À cet égard, il a insisté sur le fait que la CPI ne saurait se substituer au système judiciaire libyen, mais que son soutien était le bienvenu. 

Le délégué a, par ailleurs, salué la nouvelle stratégie annoncée par le Procureur, visant à accorder la priorité à la situation en Libye, en fournissant les ressources nécessaires en vue de renforcer les efforts pour la reddition des comptes.  Il a, en outre, mis en garde contre la politisation des affaires. 

Il importe de reconnaître les souffrances des victimes et de rétablir la confiance de l’État, a poursuivi le représentant, remerciant la CPI de partager le résultat de ses enquêtes après les trois visites faites en Libye.  À cet égard, il a mentionné les fosses communes de Tarhouna et d’autres villes, les qualifiant de crimes de guerre, perpétrés contre des civils innocents. 

Le représentant a, par ailleurs, assuré que les autorités libyennes veillent à la protection des migrants irréguliers contre toutes exactions ou violations des droits de l’homme auxquelles ils seraient exposés en raison de la crise actuelle, des crimes qu’il a qualifiés « d’actions personnelles », que son pays s’attèle à éradiquer.  Dans le même temps, le représentant s’est élevé contre toutes les tentatives de certains États de créer des conditions pour exporter « chez nous » leurs crises avec ce concept de « réinstallation », contraire au droit international. 

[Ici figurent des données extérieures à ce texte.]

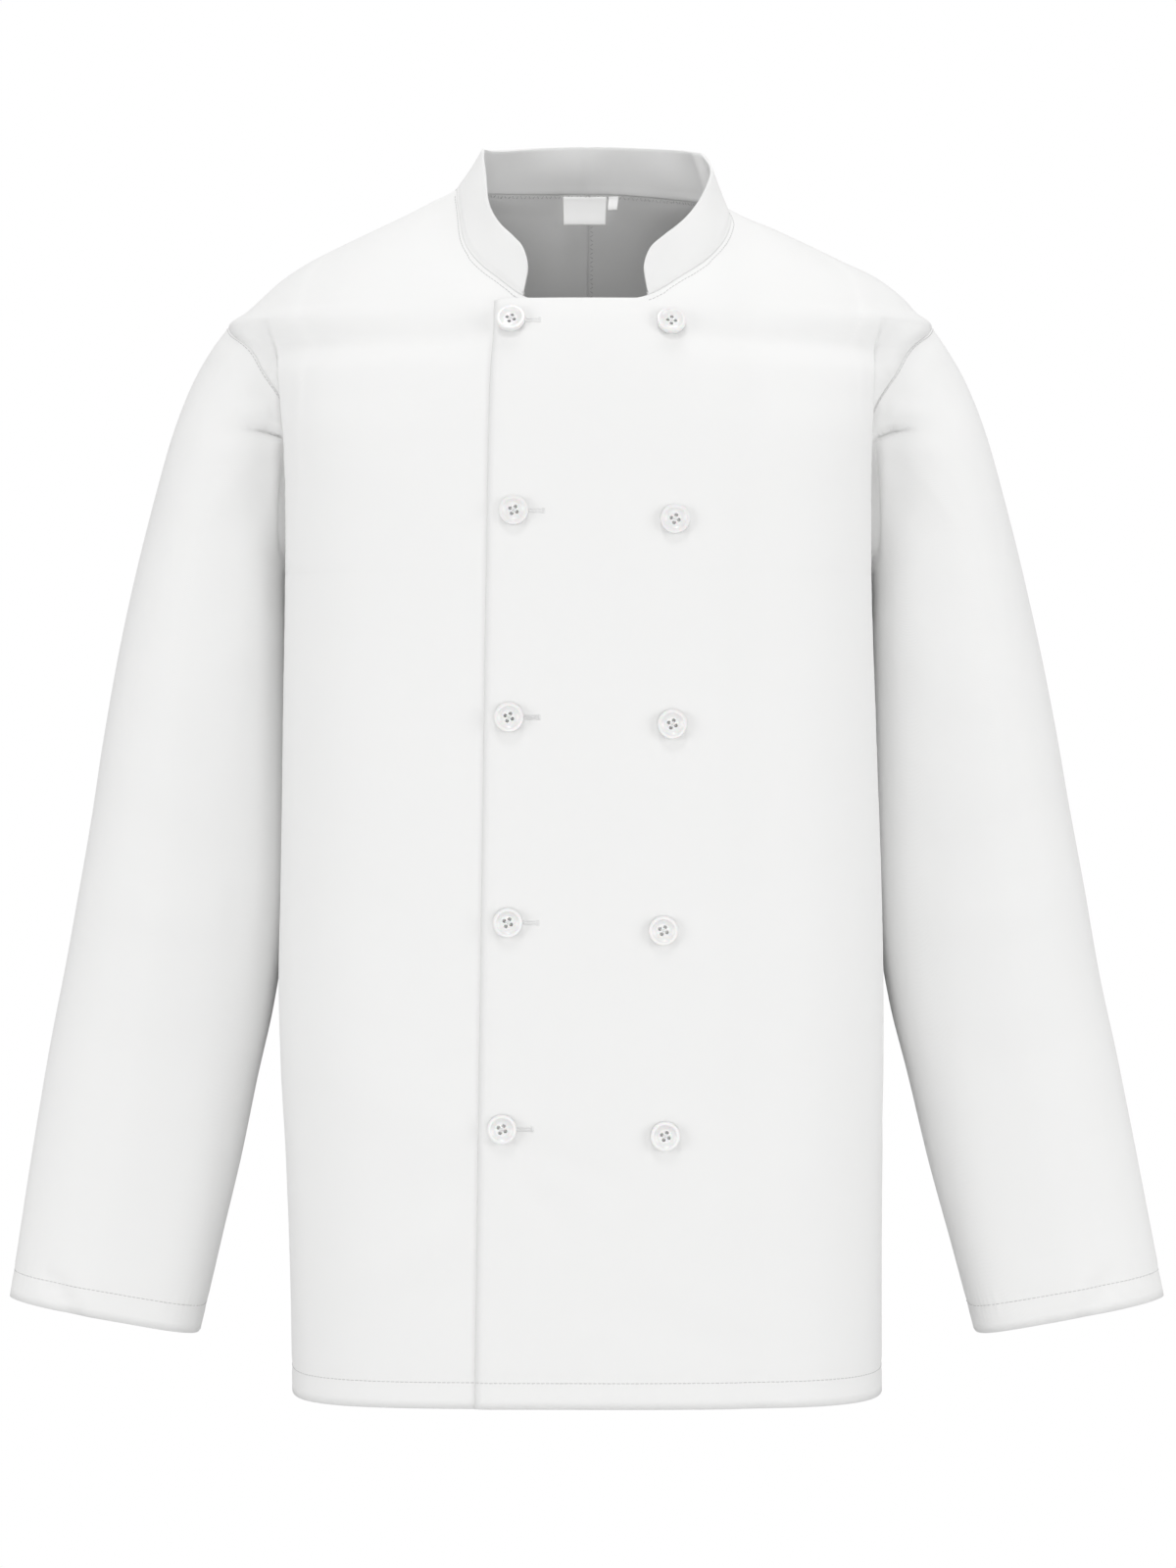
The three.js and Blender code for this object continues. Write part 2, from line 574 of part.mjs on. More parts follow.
function add(name, geometry, material) {
  const mesh = new THREE.Mesh(geometry, material);
  mesh.name = name;
  jacket.add(mesh);
  return mesh;
}

const sleeves = { sleeve_left: sleeveGrid(1), sleeve_right: sleeveGrid(-1) };
const collar = collarGrid();

for (const [name, panel] of Object.entries(panels)) {
  const { grid } = panel;
  const end = grid[0].length - 1;
  const sideEdge = grid.slice(0, ROWS_BELOW + 1);
  drawIn(sideEdge.map((row) => row[end]), sideEdge.map((row) => row[end - 1]), SEAM_GAP / 2);
  const top = grid.length - 1;
  const onShoulder = panel.columns.map((column, i) => i).filter((i) => panel.columns[i].share > 0);
  drawIn(onShoulder.map((i) => grid[top][i]), onShoulder.map((i) => grid[top - 1][i]), SEAM_GAP / 2);
  if (panel.face < 0) drawIn(grid.map((row) => row[0]), grid.map((row) => row[1]), SEAM_GAP / 2);
  add(name, wall(grid, CLOTH, false), WHITE_CLOTH);
}
for (const [name, grid] of Object.entries(sleeves)) add(name, wall(grid, CLOTH, true), WHITE_CLOTH);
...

Enfin, le représentant s’est dit consterné par la position de la communauté internationale vis-à-vis de trafiquants d’êtres humains.  Rappelant que leurs réseaux sont transnationaux, il a estimé que, pour combatte ce phénomène, il fallait commencer par éliminer ces réseaux et leurs chefs, où qu’ils se trouvent.  Se tournant vers M. Khan, il lui a demandé d’inclure dans sa stratégie des enquêtes complètes pour identifier et poursuivre ces criminels internationaux.